Bref, c’est le consensus républicain autour des valeurs de liberté, d’égalité et de fraternité qui est directement mis en cause.
Faut-il pour autant s’en tenir à dénoncer cette attaque antirépublicaine, et à faire bloc autour d’une école de la République irréprochable ? Ce serait sans doute manquer d’ambition dans la riposte.
Le débat démocratique doit se tenir sur l’Ecole, ses valeurs, ses finalités, et par conséquent sur ce qu’elle enseigne à tous et à chacun. Ce débat ne doit en aucun cas être esquivé, en se contentant d’afficher un consensus républicain accompagné de quelques mesures réactionnaires, pour donner des gages à l’idéologie néo-pétainiste, comme le rétablissement de l’examen d’entrée en sixième, la suspension des allocations familiales pour les parents « défaillants », ou le renforcement de l’autorité à l’Ecole.
Nos enfants valent beaucoup mieux que cela.

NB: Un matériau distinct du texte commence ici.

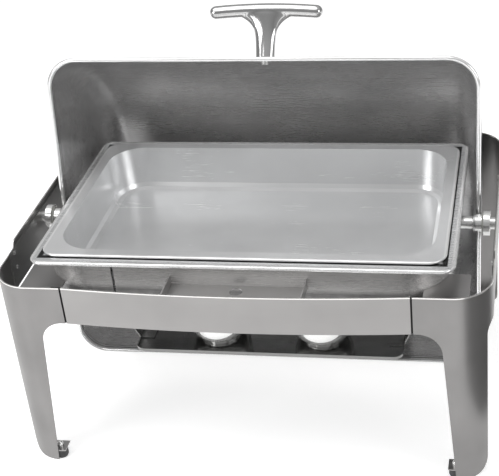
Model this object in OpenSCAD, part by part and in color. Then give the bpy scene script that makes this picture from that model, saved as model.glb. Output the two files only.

Plutôt que d’attendre d’un nouveau ministre de l’éducation nationale –ou du même- les dix mesures clés pour l’Ecole des cinq ans qui viennent, il vaut mieux poser le débat de fond publiquement. Quelles finalités les citoyens donnent-ils à l’Ecole ? A partir de là, quels seraient les savoirs à enseigner, et quelle organisation scolaire nouvelle pourrait permettre de les faire acquérir à tous ? De quels personnels cette école nouvelle aurait-elle besoin, formés comment ? Comment faire en sorte que les modalités d’apprentissage et d’évaluation fassent sens pour les élèves, que leur parcours de formation soit autre chose qu’un verdict très socialement déterminé ?
A ces questions, il n’est pas de réponse immédiatement univoque, négociée entre experts patentés. Il faut à propos de chacune d’elles une vraie dispute démocratique, à laquelle tout un chacun peut prendre part, comme citoyen ou futur citoyen, tout simplement.
Samedi prochain, à la Bibliothèque nationale de France, les savoirs scolaires seront au centre du débat, à l’initiative du Collectif d’interpellation du curriculum (CICUR) et du Comité universitaire d’information pédagogique (CUIP). Participer à cette Rencontre[3] est sans doute une bonne manière de dire sans attendre nettement non au discours néo-pétainiste sur l’Ecole, en amorçant la réflexion collective dont notre Ecole et nos enfants ont besoin.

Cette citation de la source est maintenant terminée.